■ **Material provided**

<<<<

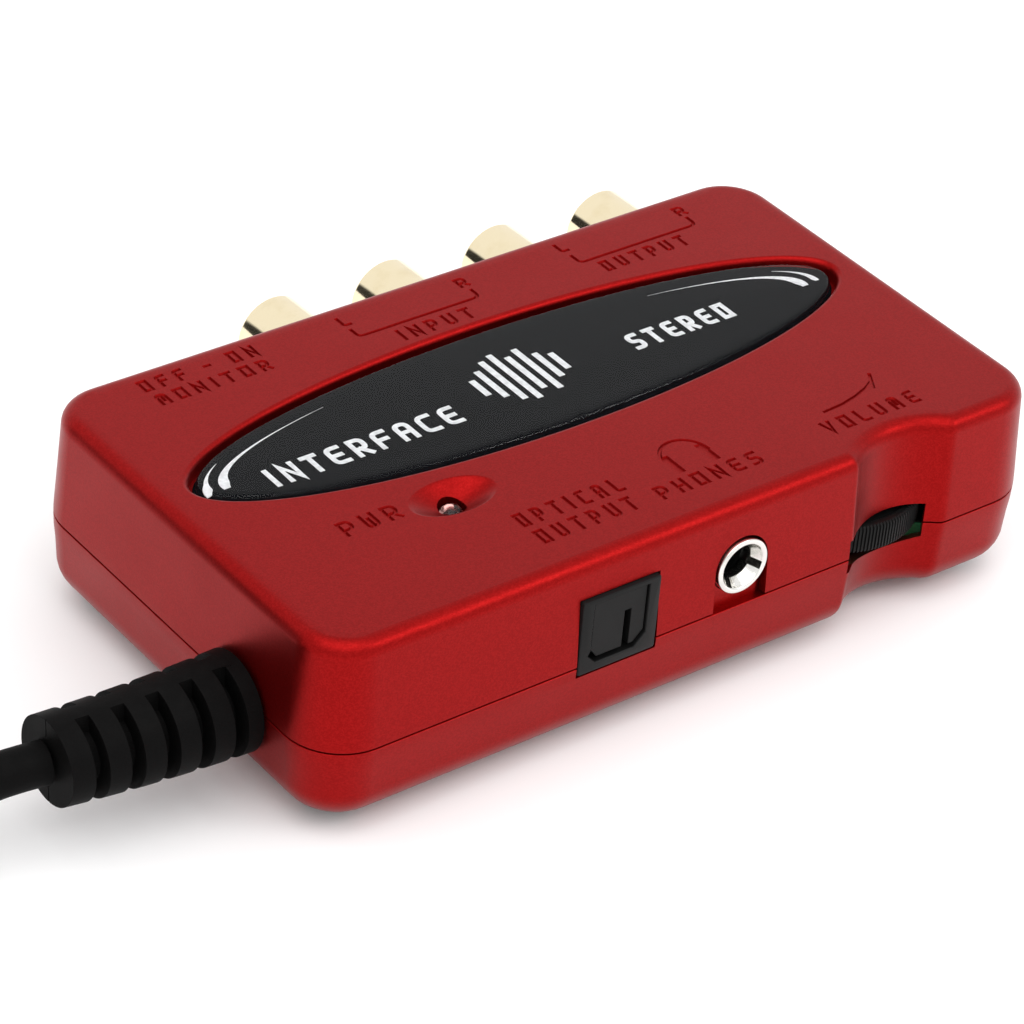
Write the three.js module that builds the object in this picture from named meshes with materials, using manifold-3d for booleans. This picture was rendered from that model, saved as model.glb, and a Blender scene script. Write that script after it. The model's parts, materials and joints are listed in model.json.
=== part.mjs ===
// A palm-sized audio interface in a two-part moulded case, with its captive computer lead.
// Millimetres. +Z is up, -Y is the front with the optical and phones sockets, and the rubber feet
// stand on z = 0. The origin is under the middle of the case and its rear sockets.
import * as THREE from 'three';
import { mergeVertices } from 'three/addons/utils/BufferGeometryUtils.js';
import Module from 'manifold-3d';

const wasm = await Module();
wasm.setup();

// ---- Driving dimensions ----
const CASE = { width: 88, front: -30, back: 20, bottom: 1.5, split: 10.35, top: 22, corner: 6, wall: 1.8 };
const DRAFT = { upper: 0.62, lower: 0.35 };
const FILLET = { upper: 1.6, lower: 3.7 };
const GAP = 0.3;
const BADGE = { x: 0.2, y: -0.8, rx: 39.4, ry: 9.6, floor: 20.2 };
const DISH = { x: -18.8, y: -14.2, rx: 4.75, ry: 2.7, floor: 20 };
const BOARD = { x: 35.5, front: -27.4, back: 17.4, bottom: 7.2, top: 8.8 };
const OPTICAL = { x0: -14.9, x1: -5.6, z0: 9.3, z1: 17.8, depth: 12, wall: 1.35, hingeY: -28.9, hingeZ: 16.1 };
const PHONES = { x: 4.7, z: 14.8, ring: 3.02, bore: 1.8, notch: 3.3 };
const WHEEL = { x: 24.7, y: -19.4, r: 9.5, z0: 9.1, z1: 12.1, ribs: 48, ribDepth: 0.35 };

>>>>

■ **Your goal**
Give again, word for word, the lines of the listing, starting at its first line and ending with the line containing "wasm.setup();".

■ **Task answer**
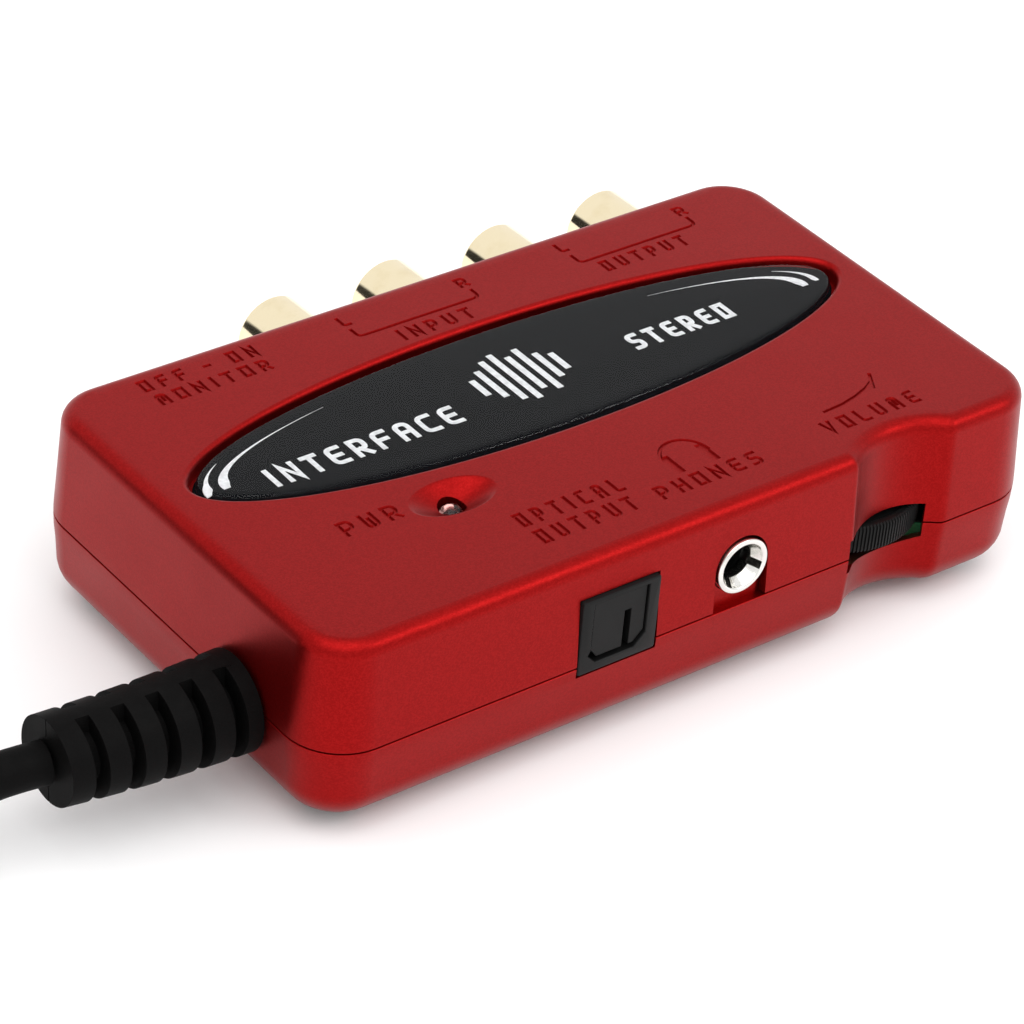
Write the three.js module that builds the object in this picture from named meshes with materials, using manifold-3d for booleans. This picture was rendered from that model, saved as model.glb, and a Blender scene script. Write that script after it. The model's parts, materials and joints are listed in model.json.
=== part.mjs ===
// A palm-sized audio interface in a two-part moulded case, with its captive computer lead.
// Millimetres. +Z is up, -Y is the front with the optical and phones sockets, and the rubber feet
// stand on z = 0. The origin is under the middle of the case and its rear sockets.
import * as THREE from 'three';
import { mergeVertices } from 'three/addons/utils/BufferGeometryUtils.js';
import Module from 'manifold-3d';

const wasm = await Module();
wasm.setup();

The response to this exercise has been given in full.